The punishing schedule—one friend compares it to “coughing blood”—is especially curious in light of how badly Tagg wants to be seen as more than his father’s son. Indeed, if all families have their own myths, a kind of founding narrative that’s passed down through the generations, for the Romneys it’s about personal initiative. George Romney’s family fled the Mexican revolution destitute when he was five years old, heightening his pride in the wealth and power he attained later in life. Mitt Romney speaks often about giving away his inheritance so that whatever he achieved would be his alone. “Everything that Ann and I have, we earned the old-fashioned way, and that’s by hard work,” he said at the notorious Boca Raton fund-raiser in May. For his part, Tagg “has a high desire to make Solamere a big success,” says one close friend, adding that he’s determined to “create his own name.”
What’s so strange about the Romney myth is that its grip hasn’t weakened even as it has become less true. The affluence Mitt was born into paid for his elite education and financed his first home. The wealth Tagg stands to inherit has given him the freedom to pursue any career and take any professional risk he wants.
That’s not to say he set out to trade on his pedigree. Not long after graduating from Harvard Business School, he turned down offers from several prominent firms to join an obscure start-up called eGrad, whose meager resources gave it a kind of grunge aesthetic: secondhand furniture and heating so erratic he brought in blankets to keep warm. When Tagg wasn’t cold calling would-be corporate partners, he could sometimes be found packaging merchandise and mailing it. But making it on your own is never so clear-cut when you’re a Romney. Some of the biggest meetings he landed were with Staples, which his father had funded at Bain Capital, and General Motors, a company where his last name still carried weight.
Tagg’s biography is littered with similar stories—short cuts he couldn’t have taken without his last name, obstacles that melted away before he was even aware of them. And yet, thanks to the Romney myth, he and his family believe that most of what he has achieved comes from old-fashioned industriousness, not older-fashioned status and wealth.
Tagg’s blind spots, however, are largely forgivable. Everyone looks in the mirror on occasion and sees a taller, thinner, more virtuous version of himself. The problem is that Tagg’s blind spots are also Mitt’s. And Mitt’s peculiar version of reality doesn’t just drive him personally; it skews his politics and shapes his policies. It distorts his entire vision of how a president should govern.

original post: http://www.tnr.com/article/politics/magazine/108815/tagg-romney-myth-self-reliance#

THE HOME WHERE Tagg Romney grew up in the Boston suburb of Belmont was large but hardly extravagant. There were no full-time maids or butlers, certainly no car elevators. His father preferred to live below his means and, until Tagg was 14, Mitt was just a moderately affluent consultant, not the private-equity titan he would become.

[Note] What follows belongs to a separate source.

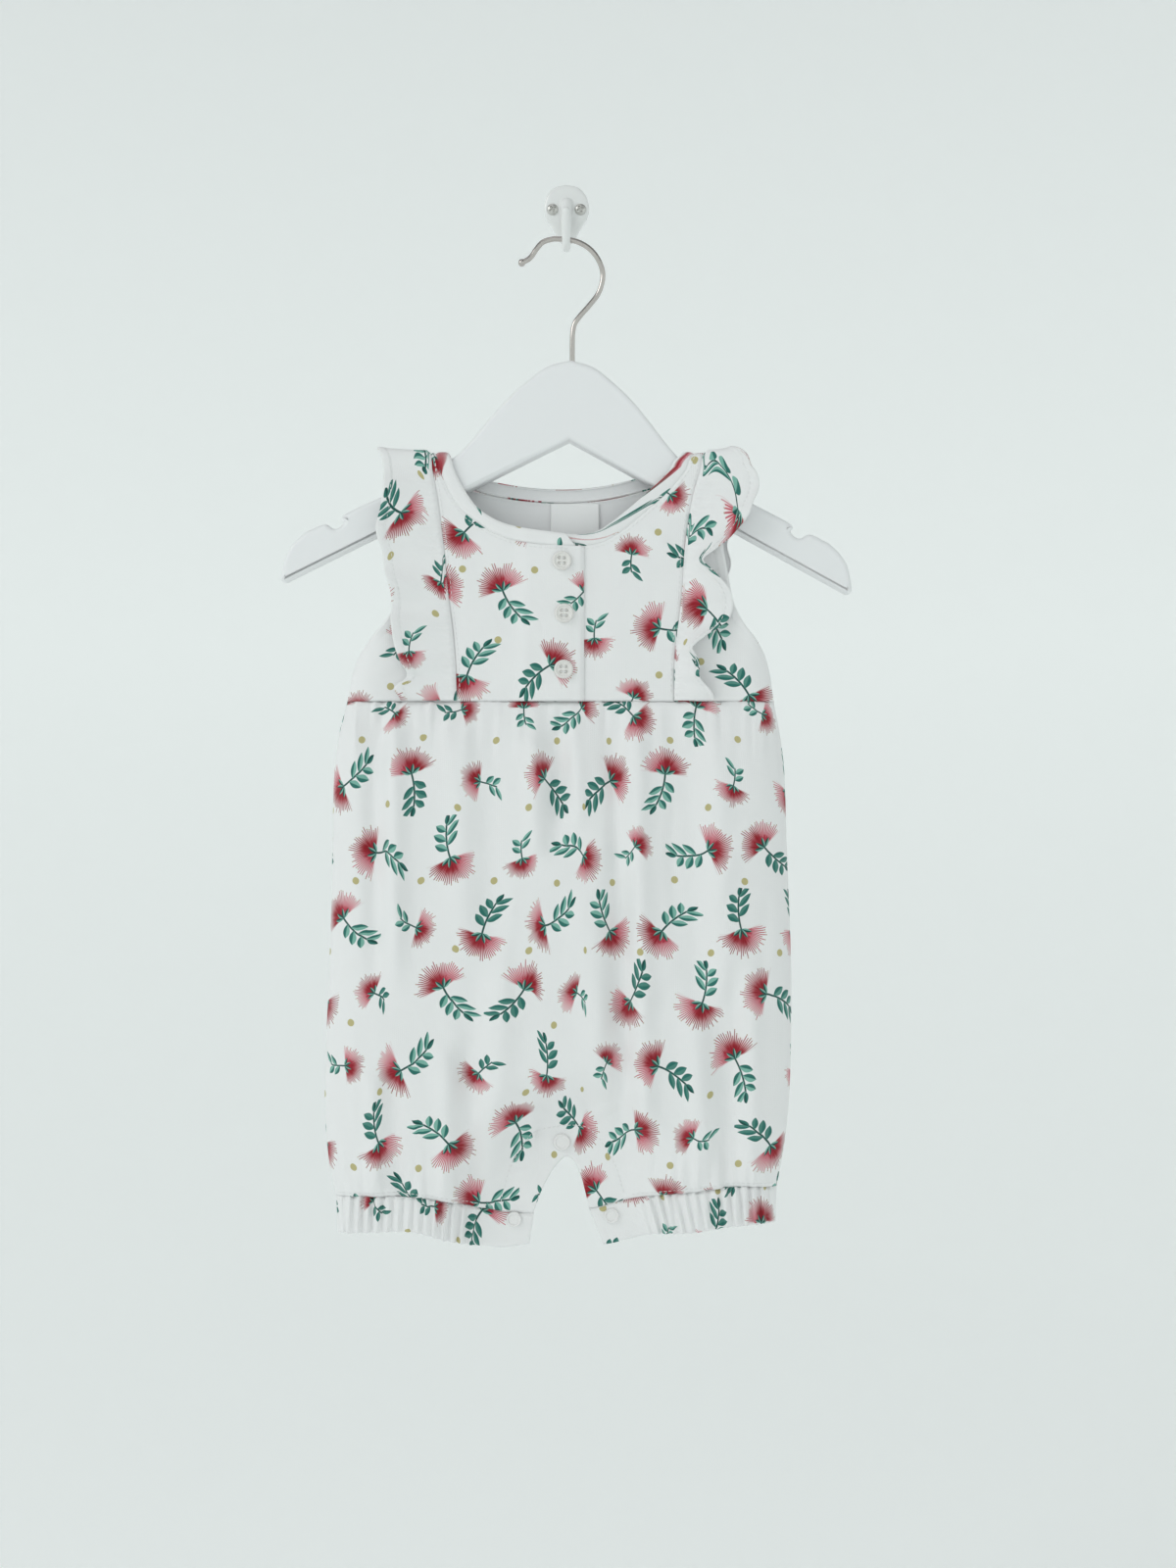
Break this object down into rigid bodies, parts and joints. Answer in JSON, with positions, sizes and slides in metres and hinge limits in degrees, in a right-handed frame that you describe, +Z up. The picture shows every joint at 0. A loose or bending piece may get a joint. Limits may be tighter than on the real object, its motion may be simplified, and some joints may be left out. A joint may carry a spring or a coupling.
{
  "type": "baby romper on a hanger and wall hook",
  "caption": "Sleeveless baby romper in printed white jersey with flutter ruffles, placket buttons and gathered cuffs, on a child's hanger and wall hook.",
  "frame": {"origin": "middle of the wall hook's back face, on the wall", "axes": "+Z up, +Y into the wall, +X to the right of someone who faces the wall"},
  "size_m": [0.2999, 0.0422, 0.5632],
  "materials": {
    "printed_jersey": "soft cotton jersey, white with red and green tossed flowers",
    "label_cloth": "plain white woven tape",
    "button_plastic": "slightly pearly white",
    "snap_plastic": "white, smooth",
    "painted_wood": "white satin paint over wood",
    "chrome_wire": "bright plated steel",
    "white_enamel": "white gloss enamel on cast metal",
    "screw_metal": "white-coated cross-head screw, worn bright"
  },
  "bodies": {
    "root": {"front_centre_left": "printed_jersey", "front_centre_right": "printed_jersey", "front_side_left": "printed_jersey", "front_side_right": "printed_jersey", "back_centre": "printed_jersey", "back_side_left": "printed_jersey", "back_side_right": "printed_jersey", "ruffle_left": "printed_jersey", "ruffle_right": "printed_jersey", "neckband": "printed_jersey", "neck_label": "label_cloth", "front_lower": "printed_jersey", "back_lower": "printed_jersey", "cuff_left_front": "printed_jersey", "cuff_left_back": "printed_jersey", "cuff_right_front": "printed_jersey", "cuff_right_back": "printed_jersey", "button_1": "button_plastic", "button_2": "button_plastic", "button_3": "button_plastic", "snap_crotch": "snap_plastic", "snap_leg_right": "snap_plastic", "snap_leg_left": "snap_plastic", "hanger_board": "painted_wood", "hanger_wire": "chrome_wire", "wall_hook": "white_enamel", "screw_left": "screw_metal", "screw_right": "screw_metal"}
  },
  "joints": []
}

If Mitt so much as saw an overpriced item at the supermarket, he’d grumble—and in some cases even bolt. He’d get especially peeved about the cost of movie tickets. “We’d be like, ‘Dad, you can afford it,’” explains Tagg’s younger brother Josh. “And he’d say, ‘That’s not the point. These guys are charging an unfair price.’ It would get embarrassing.” The sense of modesty was so ingrained that when Tagg, then serving in France on his Mormon mission, heard that his family was buying a five-bedroom, $1.25 million villa, he suddenly became queasy. “How can you afford that house?” he asked his dad, according to The Boston Globe.